--- START OF MATERIAL FOR THIS EXERCISE ---

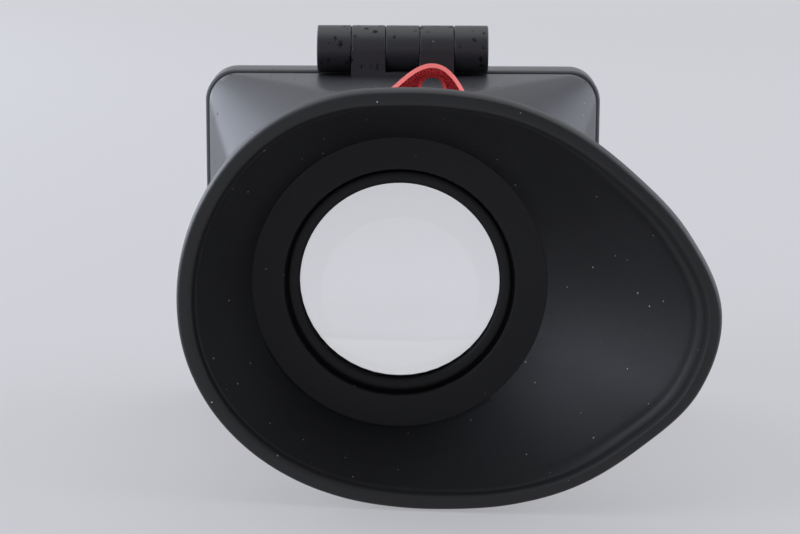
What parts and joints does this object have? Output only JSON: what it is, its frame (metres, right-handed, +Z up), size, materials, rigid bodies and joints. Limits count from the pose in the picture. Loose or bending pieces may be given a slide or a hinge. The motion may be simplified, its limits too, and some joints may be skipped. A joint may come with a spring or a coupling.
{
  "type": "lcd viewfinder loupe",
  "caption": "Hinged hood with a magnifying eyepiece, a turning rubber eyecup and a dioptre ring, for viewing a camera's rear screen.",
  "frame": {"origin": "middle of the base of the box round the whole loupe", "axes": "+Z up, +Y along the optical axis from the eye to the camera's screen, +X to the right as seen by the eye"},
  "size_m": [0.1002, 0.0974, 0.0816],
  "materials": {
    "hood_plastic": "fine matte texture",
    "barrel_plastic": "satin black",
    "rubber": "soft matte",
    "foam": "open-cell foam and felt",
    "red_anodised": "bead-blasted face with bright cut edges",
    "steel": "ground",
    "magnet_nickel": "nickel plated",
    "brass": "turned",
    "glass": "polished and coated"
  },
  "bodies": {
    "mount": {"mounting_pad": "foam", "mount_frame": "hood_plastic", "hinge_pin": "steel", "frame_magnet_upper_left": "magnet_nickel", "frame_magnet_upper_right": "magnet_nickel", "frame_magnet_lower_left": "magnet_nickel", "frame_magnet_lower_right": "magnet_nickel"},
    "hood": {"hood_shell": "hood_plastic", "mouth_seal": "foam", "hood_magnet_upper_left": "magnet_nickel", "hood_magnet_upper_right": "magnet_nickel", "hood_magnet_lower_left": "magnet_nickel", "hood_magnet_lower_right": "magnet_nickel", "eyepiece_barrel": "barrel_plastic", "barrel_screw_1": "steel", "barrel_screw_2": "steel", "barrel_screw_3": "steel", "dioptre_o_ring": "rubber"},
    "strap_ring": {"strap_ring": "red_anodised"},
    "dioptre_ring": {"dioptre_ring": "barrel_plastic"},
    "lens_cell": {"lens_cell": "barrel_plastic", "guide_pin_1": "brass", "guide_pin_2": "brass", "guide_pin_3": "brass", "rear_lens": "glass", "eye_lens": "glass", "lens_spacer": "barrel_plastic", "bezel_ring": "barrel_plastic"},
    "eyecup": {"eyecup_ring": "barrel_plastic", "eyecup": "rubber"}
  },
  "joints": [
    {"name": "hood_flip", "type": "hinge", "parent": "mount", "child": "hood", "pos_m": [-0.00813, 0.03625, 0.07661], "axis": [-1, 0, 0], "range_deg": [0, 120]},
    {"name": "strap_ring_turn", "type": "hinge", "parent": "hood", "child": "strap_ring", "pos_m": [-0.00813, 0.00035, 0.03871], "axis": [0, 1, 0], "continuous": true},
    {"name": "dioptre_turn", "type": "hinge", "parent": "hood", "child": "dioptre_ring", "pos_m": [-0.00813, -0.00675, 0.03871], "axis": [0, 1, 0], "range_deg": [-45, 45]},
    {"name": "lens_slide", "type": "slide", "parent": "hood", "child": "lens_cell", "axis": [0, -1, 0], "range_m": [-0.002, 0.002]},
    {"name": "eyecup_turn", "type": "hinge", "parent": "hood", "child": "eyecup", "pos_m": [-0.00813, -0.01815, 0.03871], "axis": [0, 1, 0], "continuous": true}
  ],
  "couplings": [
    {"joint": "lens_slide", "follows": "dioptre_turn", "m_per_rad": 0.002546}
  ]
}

--- END OF MATERIAL FOR THIS EXERCISE ---
--- START OF MATERIAL FOR THIS EXERCISE ---

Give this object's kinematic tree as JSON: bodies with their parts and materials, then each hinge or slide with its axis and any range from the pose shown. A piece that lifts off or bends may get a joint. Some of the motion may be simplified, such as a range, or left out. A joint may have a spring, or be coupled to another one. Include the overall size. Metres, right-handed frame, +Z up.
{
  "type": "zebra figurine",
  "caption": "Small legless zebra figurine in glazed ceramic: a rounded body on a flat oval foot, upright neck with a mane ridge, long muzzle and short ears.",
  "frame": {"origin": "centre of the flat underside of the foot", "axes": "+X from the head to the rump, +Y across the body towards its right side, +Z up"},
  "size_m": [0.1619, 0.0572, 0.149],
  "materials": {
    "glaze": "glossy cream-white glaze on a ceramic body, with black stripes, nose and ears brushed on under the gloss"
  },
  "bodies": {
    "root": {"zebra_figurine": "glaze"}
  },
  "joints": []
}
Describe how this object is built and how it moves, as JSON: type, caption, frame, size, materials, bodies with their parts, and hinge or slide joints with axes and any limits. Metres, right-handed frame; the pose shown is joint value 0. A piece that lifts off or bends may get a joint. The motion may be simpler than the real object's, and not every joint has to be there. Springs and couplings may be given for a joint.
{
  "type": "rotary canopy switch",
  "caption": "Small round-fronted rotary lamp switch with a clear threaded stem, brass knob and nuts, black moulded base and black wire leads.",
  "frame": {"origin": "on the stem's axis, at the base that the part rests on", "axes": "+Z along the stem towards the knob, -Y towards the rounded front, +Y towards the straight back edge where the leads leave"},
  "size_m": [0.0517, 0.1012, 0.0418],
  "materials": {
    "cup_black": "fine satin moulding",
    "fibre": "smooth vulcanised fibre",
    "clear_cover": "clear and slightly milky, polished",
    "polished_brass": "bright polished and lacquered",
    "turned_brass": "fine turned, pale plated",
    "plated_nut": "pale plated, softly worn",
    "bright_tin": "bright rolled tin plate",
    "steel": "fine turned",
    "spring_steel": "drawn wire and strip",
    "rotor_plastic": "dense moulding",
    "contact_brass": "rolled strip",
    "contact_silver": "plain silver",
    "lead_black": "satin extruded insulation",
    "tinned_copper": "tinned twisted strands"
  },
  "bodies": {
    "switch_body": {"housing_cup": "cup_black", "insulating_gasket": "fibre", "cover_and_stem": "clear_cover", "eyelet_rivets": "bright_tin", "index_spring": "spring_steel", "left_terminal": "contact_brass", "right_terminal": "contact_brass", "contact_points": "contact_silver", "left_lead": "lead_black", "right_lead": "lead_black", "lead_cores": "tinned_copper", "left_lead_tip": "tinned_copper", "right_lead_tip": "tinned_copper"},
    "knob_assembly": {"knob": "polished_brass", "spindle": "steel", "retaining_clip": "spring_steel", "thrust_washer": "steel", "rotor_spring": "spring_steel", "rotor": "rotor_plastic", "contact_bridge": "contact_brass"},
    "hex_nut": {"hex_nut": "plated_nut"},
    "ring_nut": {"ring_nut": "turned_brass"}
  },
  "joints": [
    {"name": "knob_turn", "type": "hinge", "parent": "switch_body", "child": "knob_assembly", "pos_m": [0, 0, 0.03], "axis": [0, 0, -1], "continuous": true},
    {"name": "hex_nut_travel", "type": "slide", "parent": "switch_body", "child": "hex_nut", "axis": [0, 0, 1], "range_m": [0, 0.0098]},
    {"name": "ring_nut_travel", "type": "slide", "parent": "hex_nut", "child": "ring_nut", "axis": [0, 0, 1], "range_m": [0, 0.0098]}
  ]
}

--- END OF MATERIAL FOR THIS EXERCISE ---

WHAT IS ASKED —
Gather and return every line that holds the string "lifts".

TASK RESPONSE —
Give this object's kinematic tree as JSON: bodies with their parts and materials, then each hinge or slide with its axis and any range from the pose shown. A piece that lifts off or bends may get a joint. Some of the motion may be simplified, such as a range, or left out. A joint may have a spring, or be coupled to another one. Include the overall size. Metres, right-handed frame, +Z up.
Describe how this object is built and how it moves, as JSON: type, caption, frame, size, materials, bodies with their parts, and hinge or slide joints with axes and any limits. Metres, right-handed frame; the pose shown is joint value 0. A piece that lifts off or bends may get a joint. The motion may be simpler than the real object's, and not every joint has to be there. Springs and couplings may be given for a joint.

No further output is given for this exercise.